Since node objects *can* be large, and due to the nature of joined record dedeuplication, we should avoid them for list operations to speed the operation to completion by *instead* allowing the client to execute three queries and reconcile versus dedeuplicate the single node. This *should* result in generally faster list interaction, and preserves the behavior for nodes at this time in order to minimize a drastic increase of SQL queries for individual nodes. Change-Id: Iac457e483068f613ded2aeff60cf6d9fc64a7dac
author: Julia Kreger <juliaashleykreger@gmail.com> 2021-06-21 10:52:09 -0700
committer: Julia Kreger <juliaashleykreger@gmail.com> 2021-07-07 08:43:54 -0700
commit: 6bbd03b17c6fe4a2e799c35c75a6b9bfc3e4cda0 (patch)
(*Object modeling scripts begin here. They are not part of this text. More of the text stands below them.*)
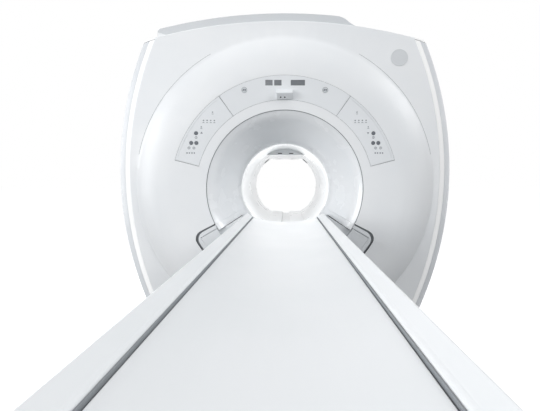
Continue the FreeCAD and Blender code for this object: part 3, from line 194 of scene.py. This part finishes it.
def surface(name, colour, roughness, **settings):
    """A principled surface. The caller adds its pattern through the returned tree and shader."""
    material = bpy.data.materials.new(name)
    tree = emptied(material)
    inputs = {"Base Color": linear(colour), "Roughness": roughness}
    shader = add(tree, "ShaderNodeBsdfPrincipled", None, inputs)
    for socket, value in settings.items():
        shader.inputs[socket.replace("_", " ")].default_value = value
    add(tree, "ShaderNodeOutputMaterial", None, {"Surface": shader.outputs[0]})
    return material, tree, shader


def object_place(tree):
    """Coordinates that stay with the object."""
    return add(tree, "ShaderNodeTexCoord").outputs["Object"]


def noise(tree, place, size_mm, detail):
    """Soft noise whose features are this many millimetres across."""
    inputs = {"Vector": place, "Scale": 1 / (size_mm * MM), "Detail": detail}
    return add(tree, "ShaderNodeTexNoise", None, inputs).outputs["Fac"]


def spread(tree, value, start, end, low, high):
    """A value between start and end as one between low and high."""
    inputs = {"Value": value, "From Min": start, "From Max": end, "To Min": low, "To Max": high}
    return add(tree, "ShaderNodeMapRange", None, inputs).outputs[0]


def mottle(tree, shader, colour, other, size_mm, share):
    """A slow drift between two close colours."""
    cloud = noise(tree, object_place(tree), size_mm, 3.0)
    inputs = {"Factor": spread(tree, cloud, 0.35, 0.65, 0.0, share), 6: linear(colour), 7: linear(other)}
    mix = add(tree, "ShaderNodeMix", {"data_type": "RGBA"}, inputs)
    tree.links.new(mix.outputs[2], shader.inputs["Base Color"])


def raised(tree, shader, height, height_mm, strength):
    """A bump of the given height on the shader's surface."""
    inputs = {"Height": height, "Distance": height_mm * MM, "Strength": strength}
    bump = add(tree, "ShaderNodeBump", None, inputs)
    tree.links.new(bump.outputs[0], shader.inputs["Normal"])
    return bump


def uneven_gloss(tree, shader, low, high, size_mm):
    """Roughness that drifts between two values."""
    cloud = noise(tree, object_place(tree), size_mm, 4.0)
    tree.links.new(spread(tree, cloud, 0.3, 0.7, low, high), shader.inputs["Roughness"])


def moulded(name, colour, other, roughness, coat=0.0, edge_mm=2.0):
    """Moulded polyurethane or laminate under sprayed paint: edges rounded by the mould, the faintest
    orange peel, and a tone and gloss that drift slowly from the spraying."""
    material, tree, shader = surface(name, colour, roughness, IOR=1.5, Coat_Weight=coat)
    mottle(tree, shader, colour, other, 320, 0.7)
    bump = raised(tree, shader, noise(tree, object_place(tree), 1.8, 2.0), 0.006, 0.2)
    if edge_mm:
        rounded = add(tree, "ShaderNodeBevel", {"samples": 6}, {"Radius": edge_mm * MM})
        tree.links.new(rounded.outputs[0], bump.inputs["Normal"])
    uneven_gloss(tree, shader, roughness - 0.04, roughness + 0.05, 140)
    return material


def textured(name, colour, other, roughness, grain_mm, height_mm):
    """Plastic, foam, rubber or coated metal with a grain that is felt by hand, drawn a little coarse so
    that it shows."""
    material, tree, shader = surface(name, colour, roughness, IOR=1.5)
    mottle(tree, shader, colour, other, 60, 0.6)
    raised(tree, shader, noise(tree, object_place(tree), grain_mm, 2.0), height_mm, 0.5)
    return material


def machined(name, colour, roughness, axis, line_mm):
    """Bare metal with fine tool lines across the given axis, which stretch its highlights along it."""
    material, tree, shader = surface(name, colour, roughness, Metallic=1.0)
    stretch = {"X": (1, 0.02, 0.02), "Y": (0.02, 1, 0.02), "Z": (0.02, 0.02, 1)}[axis]
    flow = add(tree, "ShaderNodeMapping", None, {"Vector": object_place(tree), "Scale": stretch})
    lines = noise(tree, flow.outputs[0], line_mm, 2.0)
    sheen = spread(tree, lines, 0.3, 0.7, roughness * 0.8, roughness * 1.3)
    tree.links.new(sheen, shader.inputs["Roughness"])
    raised(tree, shader, lines, 0.02, 0.3)
    return material


def polished(name, colour, roughness, low, high, cloud_mm, **settings):
    """Polished acrylic or glass: an even dark colour with a crisp reflection, faintly wiped."""
    material, tree, shader = surface(name, colour, roughness, **settings)
    uneven_gloss(tree, shader, low, high, cloud_mm)
    return material


def printed_ink(name, colour, ground):
    """Screen-printed ink: matt, a little broken by the grain of the ground that shows through it."""
    material, tree, shader = surface(name, colour, 0.7, IOR=1.45)
    mottle(tree, shader, colour, ground, 1.5, 0.25)
    return material


MATERIALS = {}


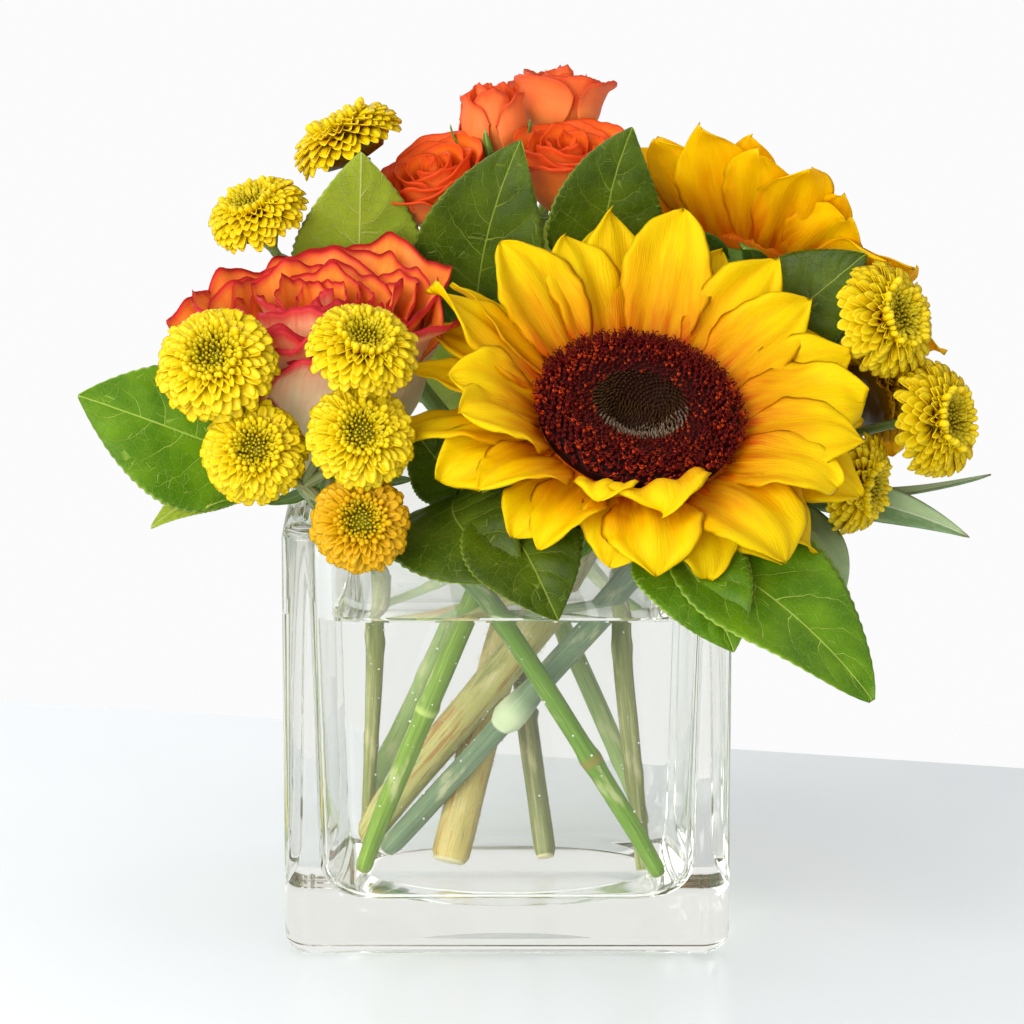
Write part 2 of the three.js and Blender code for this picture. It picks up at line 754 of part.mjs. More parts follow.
// Leafy sprigs. A leaf runs from base to tip; bow moves its middle; face is the way its top looks.
const LEFT_SALAL = {
  stem: [[-43, 33, 17], [-40, 24, 85], [-47, 12, 112], [-58, 8, 131]],
  twigs: [
    [[-58, 8, 131], [-69, -14, 127], [-70, -38, 131], [-66, -51, 140]],
    [[-58, 8, 131], [-53, 18, 150], [-44, 17, 166]],
  ],
  leaves: [
    { base: [-44, 17, 163], tip: [-42, 3, 222], bow: [0, -1.5, 0], face: [0, 1, 0.2], width: 40 },
    { base: [-66, -51, 140], tip: [-120, -57, 162], bow: [0, -2, 1], face: [-0.1, -0.95, 0.3], width: 42 },
    { base: [-68, -34, 130], tip: [-84, -62, 131], bow: [0, 0, 3], face: [0, -0.15, 1], width: 20 },
    { base: [-70, -38, 132], tip: [-101, -46, 121.5], bow: [0, 0, 4], face: [0, -0.8, 0.6], width: 13 },
    { base: [-58, 8, 131], tip: [-112, 44, 140], bow: [0, 0, 8], face: [-0.2, 0.3, 0.9], width: 40 },
  ],
};
const CENTRE_SALAL = {
  stem: [[11, 2, 16], [2.3, 35, 81], [5, 37, 110], [8, 34, 136], [-4, 26, 152], [-9, 12, 165]],
  twigs: [
    [[8, 34, 136], [30, 20, 160], [28, 4, 184]],
    [[30, 20, 160], [55, -6, 167], [73.5, -13, 170]],
    [[8, 34, 136], [8, 52, 152], [6, 62, 158]],
    [[5, 37, 112], [8, 50, 127], [8, 60, 133]],
    [[8, 50, 127], [22, 55, 131], [38, 59, 129]],
  ],
  leaves: [
    { base: [-9, 12, 163], tip: [4, 0, 226], bow: [-4, -5, 0], face: [-0.15, -0.95, 0.3], width: 41 },
    { base: [28, 4, 182], tip: [36, -3, 230], bow: [-3, 0, 0], face: [0.1, -0.95, 0.25], width: 34 },
    { base: [73.5, -13, 170], tip: [102.5, -17, 195.5], bow: [0, 0, 0], face: [-0.3, -0.85, 0.4], width: 32 },
    { base: [8, 58, 132], tip: [-50, 84, 150], bow: [0, 3, 2], face: [-0.3, 0.8, 0.5], width: 40 },
    { base: [36, 58, 129], tip: [64, 108, 100], bow: [0, 0, 2], face: [0.3, 0.5, 0.8], width: 36 },
    { base: [8, 58, 132], tip: [-8, 112, 112], bow: [0, 0, 9], face: [0, 0.5, 0.85], width: 44 },
    { base: [20, 54, 132], tip: [20, 106, 134], bow: [0, 0, 8], face: [0, 0.3, 0.95], width: 34 },
    { base: [6, 62, 158], tip: [-8, 90, 202], bow: [0, 4, -3], face: [0, 0.9, 0.4], width: 42 },
  ],
};
const FRONT_SALAL = {
  stem: [
    [-45, 43, 18],
    [-16.6, 5, 86.4],
    [-11, -20, 115],
    [-12, -38, 129],
    [-6, -60, 131],
    [16, -71, 129],
    [46, -74, 127],
  ],
  twigs: [],
  leaves: [
    { base: [-14, -48, 131], tip: [5, -88, 115], bow: [-8, -4, 4], face: [-0.4, -0.5, 0.75], width: 42 },
    { base: [-2, -64, 131], tip: [14, -92, 105.5], bow: [0, -6, 3], face: [0, -0.8, 0.6], width: 34 },
    { base: [46, -74, 125.5], tip: [100, -105, 86], bow: [3, -5, 4], face: [0.25, -0.6, 0.75], width: 44 },
    { base: [40, -74, 127], tip: [62, -104, 99.5], bow: [2, -5, 3], face: [0, -0.7, 0.7], width: 32 },
  ],
};
const SAGE = {
  stem: [
    [-35, 6, 17.5],
    [25.1, -30, 92.5],
    [42, -35, 112],
    [53, -35, 127],
    [66, -31, 129],
    [78, -23, 126],
  ],
  twigs: [],
  leaves: [
    { base: [76, -25, 126], tip: [96, -47, 103], bow: [3, -4, 3], face: [0.4, -0.7, 0.5], width: 13 },
    { base: [78, -23, 126], tip: [133, -26, 114.5], bow: [0, 0, 4], face: [0.1, -0.85, 0.5], width: 12 },
    { base: [78, -22, 126], tip: [141, -2, 128], bow: [0, 0, -3], face: [0, -0.2, 1], width: 8 },
    { base: [70, -30, 128], tip: [97.5, -60, 96.7], bow: [4, -4, 4], face: [0.3, -0.7, 0.5], width: 6 },
  ],
};

function addSprig(name, sprig, leafForm, colour, radii) {
  addNode(
    name,
    joined([
      standingStem(sprig.stem, radii, 5),
      ...sprig.twigs.map((path) => tubeForm(path, [1.7, 1.5], 4, 14)),
      ...sprig.leaves.map(leafForm),
    ]),
    colour,
  );
}
addSprig('left_salal_sprig', LEFT_SALAL, salalLeaf, COLOURS.leaf, [2.3, 2.3, 2]);
addSprig('centre_salal_sprig', CENTRE_SALAL, salalLeaf, COLOURS.leaf, [3, 2.8, 2]);
addSprig('front_salal_sprig', FRONT_SALAL, salalLeaf, COLOURS.leaf, [2.6, 2.4, 1.8]);
addSprig('sage_sprig', SAGE, sageLeaf, COLOURS.sage, [3.2, 3.2, 2]);

addNode(
  'glass_vase',
  toSolid(vaseForm()),
  COLOURS.glass,
  { roughness: 0.05, transparent: true, opacity: 0.35 },
);
addNode(
  'water',
  stemHoles.reduce((water, hole) => water.subtract(toSolid(hole)), toSolid(waterForm())),
  COLOURS.water,
  { roughness: 0.05, transparent: true, opacity: 0.3 },
);

export default bouquet;
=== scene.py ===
"""Looks of a mixed bouquet with two sunflowers in a square pressed-glass vase.

Places and sizes are in millimetres, as in the solids, and turn into metres when a mesh is made.
+Z is up and -Y is the front. A bloom is built in its own frame, where +Z is the way it faces.
Every mesh carries two attributes for its materials:
place = (side to side from -1 to 1, base to tip from 0 to 1, a random number for each repeat),
spot = (millimetres across, millimetres along, the same random number).
"""

import math

import bpy
import numpy as np
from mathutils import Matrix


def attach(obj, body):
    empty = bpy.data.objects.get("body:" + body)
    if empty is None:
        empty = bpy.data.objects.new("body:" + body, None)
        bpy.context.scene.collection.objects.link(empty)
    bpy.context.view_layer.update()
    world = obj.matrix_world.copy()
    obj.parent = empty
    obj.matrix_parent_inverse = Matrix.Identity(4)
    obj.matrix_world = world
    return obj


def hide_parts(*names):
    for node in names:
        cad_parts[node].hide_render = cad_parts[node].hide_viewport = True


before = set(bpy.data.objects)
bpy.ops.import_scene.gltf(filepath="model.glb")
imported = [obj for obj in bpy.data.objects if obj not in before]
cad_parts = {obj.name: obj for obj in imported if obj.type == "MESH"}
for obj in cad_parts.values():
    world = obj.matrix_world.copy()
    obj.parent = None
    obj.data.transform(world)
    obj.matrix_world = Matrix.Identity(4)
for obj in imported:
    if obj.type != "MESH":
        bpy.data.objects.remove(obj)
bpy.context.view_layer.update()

MM = 0.001
UP = np.array([0.0, 0.0, 1.0])
GOLDEN_ANGLE = math.pi * (3 - math.sqrt(5))

# ------------------------------------------------------------ driving dimensions, as in the solids

# Space between the solids of a bloom and of what it sits on
GAP = 0.3

VASE = dict(
    half=63.5, height=123.5, corner=8, foot=6, rim_round=2.2, cavity_floor=53.5,
    cavity_rim=56.5, cavity_corner=18, floor_top=14, fillet=10,
)
WATER_LEVEL = 97

# Disc of a sunflower, the plate under it that carries the rays, and the green cup behind
DISC_RADIUS = 28.6
PLATE_RADIUS = 30.5
PLATE_DEPTH = 2.7
CALYX_DEPTH = 21

# Degrees by which the rays rise from the plate and bend on their way, round the face of the flower
FRONT_SUNFLOWER = dict(
    centre=(36.3, -60, 155.5), facing=(0.146, -0.5545, 0.8195),
    lift=dict(upper=34, side=20, lower=30), bend=dict(upper=6, side=-24, lower=-70), seed=11,
)
BACK_SUNFLOWER = dict(
    centre=(73, 30, 172), facing=(0.46, 0.7, 0.545),
    lift=dict(upper=16, side=12, lower=16), bend=dict(upper=-10, side=-16, lower=-14), seed=23,
)
# Rays as the photo shows them: (azimuth, layer, length, half width, more lift, more bend)
FRONT_RAYS = [
    (10, 0, 40, 13, 0, 0), (22, 1, 42, 12, 0, 0), (28, 0, 39, 12, 6, -8), (42, 0, 42, 12.5, 0, 0),
    (47, 1, 40, 11, 0, 0), (57, 1, 43, 12, 0, 0), (68, 0, 45, 13, 0, -8), (84, 1, 46, 12.5, 6, 0),
    (98, 0, 37, 12, -3, -14), (90, 2, 42, 11, 8, 0), (118, 0, 40, 14, 0, -10), (110, 1, 40, 11.5, 0, 0),
    (130, 1, 41, 12, 0, 0), (144, 0, 43, 12, 0, 0), (157, 1, 38, 12.5, 0, 0), (168, 0, 30, 13, 12, -10),
    (174, 1, 38, 13, 0, 0), (186, 0, 32, 14.5, 22, -10), (191, 1, 34, 13, 0, -10),
    (207, 0, 33, 13.5, 2, 0), (228, 1, 29, 11, 0, 0), (240, 0, 19, 9, 34, -30), (250, 1, 27, 11, 0, 0),
    (265, 0, 24, 14, 46, -80),
    (262, 1, 32, 14, 10, 0), (281, 1, 31, 12, 0, 0), (297, 0, 41, 16, 0, 0), (313, 1, 38, 12, 0, 0),
    (323, 0, 36, 13.5, 8, 0), (337, 1, 41, 13.5, 0, 0), (340, 0, 38, 13.5, 6, 0), (356, 0, 39, 15, 4, 0),
    (2, 1, 42, 13, 0, 0), (73, 2, 42, 11, 4, 0), (35, 2, 40, 11, 0, 0), (140, 2, 40, 11, 0, 0),
    (218, 2, 28, 11, 0, 0), (306, 2, 34, 12, 0, 0), (350, 2, 40, 12, 0, 0),
]
BACK_RAYS = [
    (8, 0, 35, 11, 0, 0), (20, 1, 37, 11, 0, 0), (33, 0, 36, 11, 0, 0), (46, 1, 38, 11, 0, 0),
    (58, 0, 35, 11, 0, 0), (72, 0, 34, 10, 0, 0), (80, 1, 40, 10, 6, 0), (93, 1, 43, 12.5, 10, 0),
    (104, 0, 38, 10.5, 0, 0), (109, 1, 40, 11.5, 8, 0), (122, 1, 42, 12, 10, 0), (133, 0, 33, 10, 0, 0),
    (138, 1, 35, 12, 8, 0), (152, 1, 37, 11, 4, 0), (162, 0, 34, 11, 0, 0), (176, 1, 36, 11, 0, 0),
    (190, 0, 34, 11, 0, 0), (203, 1, 35, 11, 0, 0), (216, 0, 33, 11, 0, 0), (229, 1, 34, 11, 0, 0),
    (240, 0, 30, 11, 0, 0), (255, 1, 33, 11, 0, 0), (268, 0, 33, 11, 0, 0), (281, 1, 34, 11, 0, 0),
    (294, 0, 33, 11, 0, 0), (307, 1, 34, 11, 0, 0), (320, 0, 34, 11, 0, 0), (333, 1, 35, 11, 0, 0),
    (346, 0, 35, 11, 0, 0), (358, 1, 36, 11, 0, 0),
]
BICOLOUR_ROSE = dict(
    foot=(-50, -20, 133), facing=(-0.08, -0.19, 0.97), petals=27, belly=28.5, mouth=37,
    inner=57, outer=58, seed=5, crown=0.08, ruffle=1.0,
)
SPRAY_ROSES = [
    dict(
        foot=(-16, 28, 197), facing=(-0.3, -0.3, 0.9), petals=16, belly=14.5, mouth=18, inner=23,
        outer=23, seed=41, crown=0.14, ruffle=0.25,
    ),
    dict(
        foot=(-3, 36, 213), facing=(-0.1, -0.1, 1), petals=10, belly=10.5, mouth=9, inner=26, outer=24,
        seed=42, crown=0.2, ruffle=0.5, coral=True,
    ),
    dict(
        foot=(14.5, 48, 217), facing=(0.1, 0.15, 1), petals=14, belly=12.5, mouth=15, inner=24, outer=22,
        seed=47, crown=0.1, ruffle=0.4, coral=True,
    ),
    dict(
        foot=(17, 25, 200.5), facing=(0.05, -0.3, 0.95), petals=17, belly=13, mouth=17, inner=25,
        outer=25, seed=44, crown=0.14, ruffle=0.5,
    ),
]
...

tree: e3b5cc14acc43b4729d5a1446c058db481b60f2f
parent: 9851b68ee9d19d53313853fe93126dcfec7ba1e1 (diff)
download: ironic-6bbd03b17c6fe4a2e799c35c75a6b9bfc3e4cda0.tar.gz
2 files changed, 107 insertions, 10 deletions
diff --git a/ironic/db/sqlalchemy/api.py b/ironic/db/sqlalchemy/api.py
index 02cd5b27c..5de1dc54a 100644
--- a/ironic/db/sqlalchemy/api.py
+++ b/ironic/db/sqlalchemy/api.py
@@ -79,16 +79,98 @@ def _wrap_session(session):
     return session
 
 
-def _get_node_query_with_all():
+def _get_node_query_with_all_for_single_node():
     """Return a query object for the Node joined with all relevant fields.
 
+    This method utilizes a joined load query which creates a result set
+    where corresponding traits, and tags, are joined together in the result
+    set.
+
+    This is more efficent from a Queries Per Second standpoint with the
+    backend database, as they are not separate distinct queries which
+    are being executed by the client.
+
+    The downside of this, is the relationship of tags and traits to nodes
+    is that there may be multiple tags and traits for each node. Ultimately
+    this style of query forces SQLAlchemy to de-duplicate the result set
+    because the database returns the nodes portion of the result set for
+    every trait, tag, or other table field the query is joined with.
+    This looks like:
+
+    node1, tag1, trait1
+    node1, tag1, trait2
+    node1, tag1, trait3
+    node1, tag2, trait1
+
+    Et cetra, to create:
+
+    node1, [tag1, tag2], [trait1, trait 2, trait3]
+
+    Where joins are super in-efficent for Ironic, is where nodes are being
+    enumerated, as the above result set pattern is not just for one node, but
+    potentially thousands of nodes. In that case, we should use the
+    _get_node_query_with_all_for_list helper to return a more appropriate
+    query object which will be more efficient for the end user.
+
     :returns: a query object.
     """
+    # NOTE(TheJulia): This *likely* ought to be selectinload, however
+    # it is a very common hit pattern for Ironic to query just the node.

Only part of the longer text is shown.